◆ GIVEN REQUEST ◆
Reproduce exactly the lines from the one containing "make_fog_lamps()" down to the one containing "before = set(bpy.data.objects)", including both of those lines, and nothing else.
# start of DATA EXCERPT
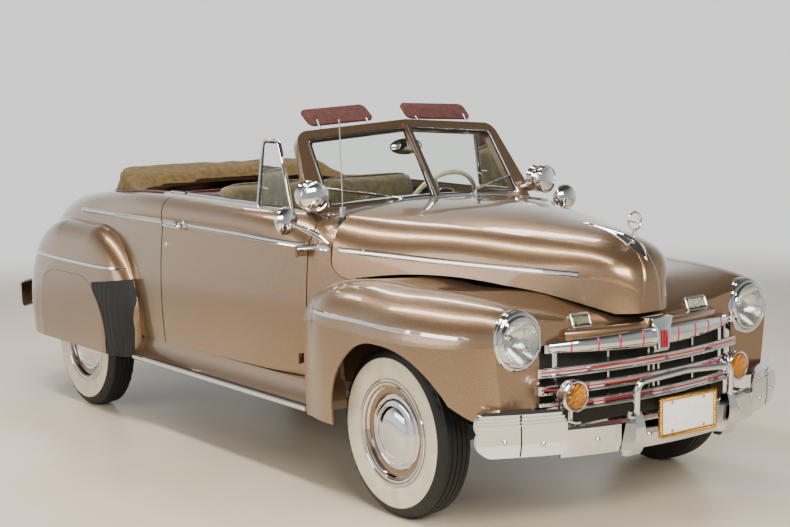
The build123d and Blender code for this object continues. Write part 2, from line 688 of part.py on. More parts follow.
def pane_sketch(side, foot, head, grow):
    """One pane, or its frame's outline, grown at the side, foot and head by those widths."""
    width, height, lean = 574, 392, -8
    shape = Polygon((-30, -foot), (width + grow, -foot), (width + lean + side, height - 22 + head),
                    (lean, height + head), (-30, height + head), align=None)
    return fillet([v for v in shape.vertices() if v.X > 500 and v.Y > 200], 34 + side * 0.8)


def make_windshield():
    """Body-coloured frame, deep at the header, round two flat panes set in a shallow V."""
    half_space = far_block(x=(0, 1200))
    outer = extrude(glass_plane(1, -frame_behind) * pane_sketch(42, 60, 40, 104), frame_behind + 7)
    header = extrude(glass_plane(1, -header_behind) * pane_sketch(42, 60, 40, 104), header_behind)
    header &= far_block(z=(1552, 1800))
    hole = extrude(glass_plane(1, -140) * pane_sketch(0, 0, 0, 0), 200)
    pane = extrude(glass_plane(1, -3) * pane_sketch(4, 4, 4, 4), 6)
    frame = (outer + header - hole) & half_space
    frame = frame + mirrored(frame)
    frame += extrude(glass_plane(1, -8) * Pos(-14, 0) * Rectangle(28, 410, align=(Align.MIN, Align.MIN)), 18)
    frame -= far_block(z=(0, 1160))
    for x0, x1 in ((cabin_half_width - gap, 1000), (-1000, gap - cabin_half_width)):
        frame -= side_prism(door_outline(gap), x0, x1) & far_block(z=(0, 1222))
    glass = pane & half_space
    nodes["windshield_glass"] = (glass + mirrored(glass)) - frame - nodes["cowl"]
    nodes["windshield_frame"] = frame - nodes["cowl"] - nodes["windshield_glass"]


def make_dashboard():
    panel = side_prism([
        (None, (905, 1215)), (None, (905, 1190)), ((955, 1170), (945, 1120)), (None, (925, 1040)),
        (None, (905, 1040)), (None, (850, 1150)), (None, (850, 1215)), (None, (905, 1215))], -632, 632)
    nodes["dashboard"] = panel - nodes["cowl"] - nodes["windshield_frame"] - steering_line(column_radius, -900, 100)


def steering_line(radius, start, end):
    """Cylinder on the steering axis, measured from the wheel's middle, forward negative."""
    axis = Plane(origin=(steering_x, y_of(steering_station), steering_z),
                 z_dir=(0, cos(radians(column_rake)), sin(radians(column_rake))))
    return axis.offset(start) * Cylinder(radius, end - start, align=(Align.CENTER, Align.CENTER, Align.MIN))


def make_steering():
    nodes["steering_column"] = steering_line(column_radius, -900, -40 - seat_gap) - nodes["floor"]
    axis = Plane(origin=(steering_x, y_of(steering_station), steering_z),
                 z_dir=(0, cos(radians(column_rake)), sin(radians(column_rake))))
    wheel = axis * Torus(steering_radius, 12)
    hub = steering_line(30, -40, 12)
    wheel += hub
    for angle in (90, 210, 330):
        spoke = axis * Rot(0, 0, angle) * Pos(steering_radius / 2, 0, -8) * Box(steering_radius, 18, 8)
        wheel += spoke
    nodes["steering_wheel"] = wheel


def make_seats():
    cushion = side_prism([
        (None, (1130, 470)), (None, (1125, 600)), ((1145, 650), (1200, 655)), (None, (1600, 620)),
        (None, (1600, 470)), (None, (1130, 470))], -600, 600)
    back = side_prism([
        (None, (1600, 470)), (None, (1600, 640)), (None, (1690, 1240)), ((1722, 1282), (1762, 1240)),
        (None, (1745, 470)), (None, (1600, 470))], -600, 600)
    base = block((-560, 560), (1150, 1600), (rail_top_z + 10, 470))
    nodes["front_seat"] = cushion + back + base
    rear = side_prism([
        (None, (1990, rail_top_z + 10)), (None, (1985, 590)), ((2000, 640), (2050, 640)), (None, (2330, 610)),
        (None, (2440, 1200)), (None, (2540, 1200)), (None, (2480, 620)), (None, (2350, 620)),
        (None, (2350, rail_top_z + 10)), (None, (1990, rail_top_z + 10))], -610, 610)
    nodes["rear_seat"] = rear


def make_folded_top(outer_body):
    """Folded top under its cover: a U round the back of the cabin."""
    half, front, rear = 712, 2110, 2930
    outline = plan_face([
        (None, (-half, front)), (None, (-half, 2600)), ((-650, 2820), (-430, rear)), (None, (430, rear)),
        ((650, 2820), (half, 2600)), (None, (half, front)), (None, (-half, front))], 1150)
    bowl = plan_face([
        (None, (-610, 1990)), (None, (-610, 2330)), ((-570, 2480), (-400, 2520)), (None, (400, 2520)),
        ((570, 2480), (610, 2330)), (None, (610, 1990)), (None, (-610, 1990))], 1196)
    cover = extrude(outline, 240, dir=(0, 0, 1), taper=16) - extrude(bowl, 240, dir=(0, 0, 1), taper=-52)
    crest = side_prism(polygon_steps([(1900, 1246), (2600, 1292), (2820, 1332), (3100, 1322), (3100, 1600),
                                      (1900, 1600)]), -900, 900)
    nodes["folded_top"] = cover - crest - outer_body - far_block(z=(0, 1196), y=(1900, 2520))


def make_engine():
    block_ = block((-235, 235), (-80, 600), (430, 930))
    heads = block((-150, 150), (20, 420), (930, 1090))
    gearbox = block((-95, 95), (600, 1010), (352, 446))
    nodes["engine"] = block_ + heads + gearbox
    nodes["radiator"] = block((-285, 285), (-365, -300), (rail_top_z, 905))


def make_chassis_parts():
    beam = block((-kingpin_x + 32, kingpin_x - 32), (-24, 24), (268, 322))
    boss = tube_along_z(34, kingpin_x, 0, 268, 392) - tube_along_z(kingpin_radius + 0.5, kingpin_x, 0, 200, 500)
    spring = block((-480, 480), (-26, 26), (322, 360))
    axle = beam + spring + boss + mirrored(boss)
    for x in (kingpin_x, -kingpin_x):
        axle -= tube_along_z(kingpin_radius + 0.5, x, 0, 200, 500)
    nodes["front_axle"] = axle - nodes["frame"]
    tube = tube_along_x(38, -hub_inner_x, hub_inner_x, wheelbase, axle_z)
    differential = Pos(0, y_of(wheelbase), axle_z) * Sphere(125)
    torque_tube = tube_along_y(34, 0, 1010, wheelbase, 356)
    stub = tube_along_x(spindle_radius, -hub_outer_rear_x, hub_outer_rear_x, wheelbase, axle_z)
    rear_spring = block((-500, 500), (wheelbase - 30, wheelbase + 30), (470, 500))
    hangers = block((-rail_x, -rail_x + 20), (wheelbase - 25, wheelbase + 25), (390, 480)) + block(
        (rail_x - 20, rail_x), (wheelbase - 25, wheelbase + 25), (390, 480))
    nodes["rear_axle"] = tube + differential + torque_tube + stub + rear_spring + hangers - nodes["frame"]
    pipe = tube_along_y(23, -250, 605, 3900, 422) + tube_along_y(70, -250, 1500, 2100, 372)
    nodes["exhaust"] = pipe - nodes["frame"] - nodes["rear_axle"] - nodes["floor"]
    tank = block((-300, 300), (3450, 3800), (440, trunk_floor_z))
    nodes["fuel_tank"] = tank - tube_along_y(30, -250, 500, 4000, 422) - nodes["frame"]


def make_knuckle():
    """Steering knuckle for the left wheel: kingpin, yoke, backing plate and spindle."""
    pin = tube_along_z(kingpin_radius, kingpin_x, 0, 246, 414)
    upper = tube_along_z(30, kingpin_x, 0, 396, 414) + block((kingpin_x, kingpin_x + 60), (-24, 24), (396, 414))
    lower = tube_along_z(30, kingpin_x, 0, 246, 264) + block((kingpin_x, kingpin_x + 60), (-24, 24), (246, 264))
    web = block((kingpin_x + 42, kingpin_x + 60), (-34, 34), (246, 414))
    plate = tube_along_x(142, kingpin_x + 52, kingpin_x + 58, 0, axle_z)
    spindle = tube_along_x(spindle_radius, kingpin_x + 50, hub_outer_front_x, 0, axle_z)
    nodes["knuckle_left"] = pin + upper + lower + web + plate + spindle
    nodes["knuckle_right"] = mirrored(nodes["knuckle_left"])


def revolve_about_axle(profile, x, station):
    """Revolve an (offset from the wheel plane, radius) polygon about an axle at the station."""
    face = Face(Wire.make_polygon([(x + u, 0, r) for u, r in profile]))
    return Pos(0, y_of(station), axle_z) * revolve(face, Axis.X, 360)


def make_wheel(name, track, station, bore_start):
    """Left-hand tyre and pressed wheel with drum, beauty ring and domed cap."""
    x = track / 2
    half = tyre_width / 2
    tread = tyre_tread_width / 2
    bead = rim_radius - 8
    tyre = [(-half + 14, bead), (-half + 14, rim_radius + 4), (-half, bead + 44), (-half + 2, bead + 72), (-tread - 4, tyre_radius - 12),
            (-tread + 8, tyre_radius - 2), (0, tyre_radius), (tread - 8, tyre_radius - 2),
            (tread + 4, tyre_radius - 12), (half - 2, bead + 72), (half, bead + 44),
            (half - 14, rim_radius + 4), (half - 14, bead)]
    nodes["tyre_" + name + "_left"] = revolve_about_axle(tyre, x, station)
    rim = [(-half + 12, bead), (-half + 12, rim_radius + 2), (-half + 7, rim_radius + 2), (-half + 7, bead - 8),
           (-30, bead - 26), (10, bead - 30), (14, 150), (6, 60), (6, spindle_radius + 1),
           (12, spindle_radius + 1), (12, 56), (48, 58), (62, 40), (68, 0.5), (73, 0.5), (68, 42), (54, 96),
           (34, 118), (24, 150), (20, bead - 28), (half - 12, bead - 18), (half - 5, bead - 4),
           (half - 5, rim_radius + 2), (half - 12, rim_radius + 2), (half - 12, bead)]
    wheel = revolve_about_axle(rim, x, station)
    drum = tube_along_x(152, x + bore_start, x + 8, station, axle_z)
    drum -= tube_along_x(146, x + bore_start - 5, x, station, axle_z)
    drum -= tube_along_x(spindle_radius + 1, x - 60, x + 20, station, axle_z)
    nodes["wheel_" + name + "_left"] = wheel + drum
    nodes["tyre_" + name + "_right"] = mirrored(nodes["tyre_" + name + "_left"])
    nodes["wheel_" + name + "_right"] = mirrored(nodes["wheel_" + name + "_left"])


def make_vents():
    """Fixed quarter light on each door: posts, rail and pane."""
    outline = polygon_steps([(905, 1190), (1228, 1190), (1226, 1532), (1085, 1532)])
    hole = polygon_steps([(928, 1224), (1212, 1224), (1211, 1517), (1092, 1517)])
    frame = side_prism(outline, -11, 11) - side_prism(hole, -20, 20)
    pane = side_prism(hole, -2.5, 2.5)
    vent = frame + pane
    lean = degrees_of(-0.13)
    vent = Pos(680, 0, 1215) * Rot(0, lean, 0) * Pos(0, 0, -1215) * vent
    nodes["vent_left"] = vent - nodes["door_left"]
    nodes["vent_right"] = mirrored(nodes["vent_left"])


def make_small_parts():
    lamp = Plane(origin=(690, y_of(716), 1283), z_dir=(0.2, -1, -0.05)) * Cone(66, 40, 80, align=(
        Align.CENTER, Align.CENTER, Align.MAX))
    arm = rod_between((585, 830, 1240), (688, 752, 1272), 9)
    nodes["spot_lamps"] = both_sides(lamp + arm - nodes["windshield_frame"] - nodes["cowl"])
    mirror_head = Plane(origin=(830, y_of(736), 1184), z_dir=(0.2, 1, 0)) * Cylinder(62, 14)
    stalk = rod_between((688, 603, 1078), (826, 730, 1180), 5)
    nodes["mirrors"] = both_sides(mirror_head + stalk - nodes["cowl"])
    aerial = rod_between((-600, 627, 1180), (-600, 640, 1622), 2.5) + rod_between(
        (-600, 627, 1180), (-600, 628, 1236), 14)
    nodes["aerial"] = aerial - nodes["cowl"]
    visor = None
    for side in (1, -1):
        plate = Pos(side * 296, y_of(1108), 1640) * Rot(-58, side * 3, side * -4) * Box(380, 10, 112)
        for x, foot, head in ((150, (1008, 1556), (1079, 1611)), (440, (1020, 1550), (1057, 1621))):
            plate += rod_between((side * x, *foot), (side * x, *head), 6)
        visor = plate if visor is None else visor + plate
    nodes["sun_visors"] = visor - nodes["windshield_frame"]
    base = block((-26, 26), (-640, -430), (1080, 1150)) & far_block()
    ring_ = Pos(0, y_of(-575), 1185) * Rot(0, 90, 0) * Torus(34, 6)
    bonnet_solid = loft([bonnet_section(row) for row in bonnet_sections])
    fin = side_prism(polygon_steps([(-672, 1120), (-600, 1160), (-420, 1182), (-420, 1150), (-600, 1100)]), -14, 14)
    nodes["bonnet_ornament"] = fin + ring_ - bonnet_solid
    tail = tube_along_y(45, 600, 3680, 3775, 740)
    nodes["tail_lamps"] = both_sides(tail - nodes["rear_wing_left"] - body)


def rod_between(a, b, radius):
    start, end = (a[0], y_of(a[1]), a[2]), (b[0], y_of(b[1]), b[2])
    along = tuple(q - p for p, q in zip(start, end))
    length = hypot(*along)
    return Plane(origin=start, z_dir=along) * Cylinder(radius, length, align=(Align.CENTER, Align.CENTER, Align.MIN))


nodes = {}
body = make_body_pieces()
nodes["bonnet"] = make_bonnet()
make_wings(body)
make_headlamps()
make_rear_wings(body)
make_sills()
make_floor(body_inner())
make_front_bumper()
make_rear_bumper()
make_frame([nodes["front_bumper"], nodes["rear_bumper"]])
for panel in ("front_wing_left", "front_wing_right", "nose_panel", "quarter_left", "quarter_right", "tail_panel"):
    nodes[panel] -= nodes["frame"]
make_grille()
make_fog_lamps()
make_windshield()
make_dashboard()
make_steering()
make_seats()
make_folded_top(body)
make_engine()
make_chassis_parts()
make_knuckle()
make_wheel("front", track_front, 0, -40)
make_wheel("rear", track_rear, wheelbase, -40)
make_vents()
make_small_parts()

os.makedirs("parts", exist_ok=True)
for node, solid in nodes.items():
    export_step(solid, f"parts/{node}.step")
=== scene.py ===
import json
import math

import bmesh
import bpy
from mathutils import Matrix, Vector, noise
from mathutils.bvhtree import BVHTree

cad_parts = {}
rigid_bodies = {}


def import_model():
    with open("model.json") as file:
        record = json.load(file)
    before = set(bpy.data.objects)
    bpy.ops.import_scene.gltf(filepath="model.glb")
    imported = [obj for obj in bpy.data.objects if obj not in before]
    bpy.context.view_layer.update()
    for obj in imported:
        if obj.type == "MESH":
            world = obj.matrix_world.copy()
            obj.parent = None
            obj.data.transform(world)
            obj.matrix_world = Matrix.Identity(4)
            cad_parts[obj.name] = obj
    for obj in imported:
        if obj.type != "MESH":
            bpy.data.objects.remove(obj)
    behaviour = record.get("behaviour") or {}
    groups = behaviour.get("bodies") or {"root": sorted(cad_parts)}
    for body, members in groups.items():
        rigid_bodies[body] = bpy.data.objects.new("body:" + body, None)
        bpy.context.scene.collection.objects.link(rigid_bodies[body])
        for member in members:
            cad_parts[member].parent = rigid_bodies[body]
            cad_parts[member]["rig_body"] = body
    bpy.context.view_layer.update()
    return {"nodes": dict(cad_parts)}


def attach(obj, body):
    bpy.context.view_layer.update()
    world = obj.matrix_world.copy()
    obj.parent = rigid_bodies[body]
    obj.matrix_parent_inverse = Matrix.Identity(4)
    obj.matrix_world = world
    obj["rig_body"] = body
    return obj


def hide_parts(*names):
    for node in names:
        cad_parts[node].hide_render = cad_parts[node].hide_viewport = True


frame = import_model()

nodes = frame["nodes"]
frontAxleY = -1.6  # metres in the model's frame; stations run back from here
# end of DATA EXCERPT
◆ CORRECT RESULT ◆
make_fog_lamps()
make_windshield()
make_dashboard()
make_steering()
make_seats()
make_folded_top(body)
make_engine()
make_chassis_parts()
make_knuckle()
make_wheel("front", track_front, 0, -40)
make_wheel("rear", track_rear, wheelbase, -40)
make_vents()
make_small_parts()

os.makedirs("parts", exist_ok=True)
for node, solid in nodes.items():
    export_step(solid, f"parts/{node}.step")
=== scene.py ===
import json
import math

import bmesh
import bpy
from mathutils import Matrix, Vector, noise
from mathutils.bvhtree import BVHTree

cad_parts = {}
rigid_bodies = {}


def import_model():
    with open("model.json") as file:
        record = json.load(file)
    before = set(bpy.data.objects)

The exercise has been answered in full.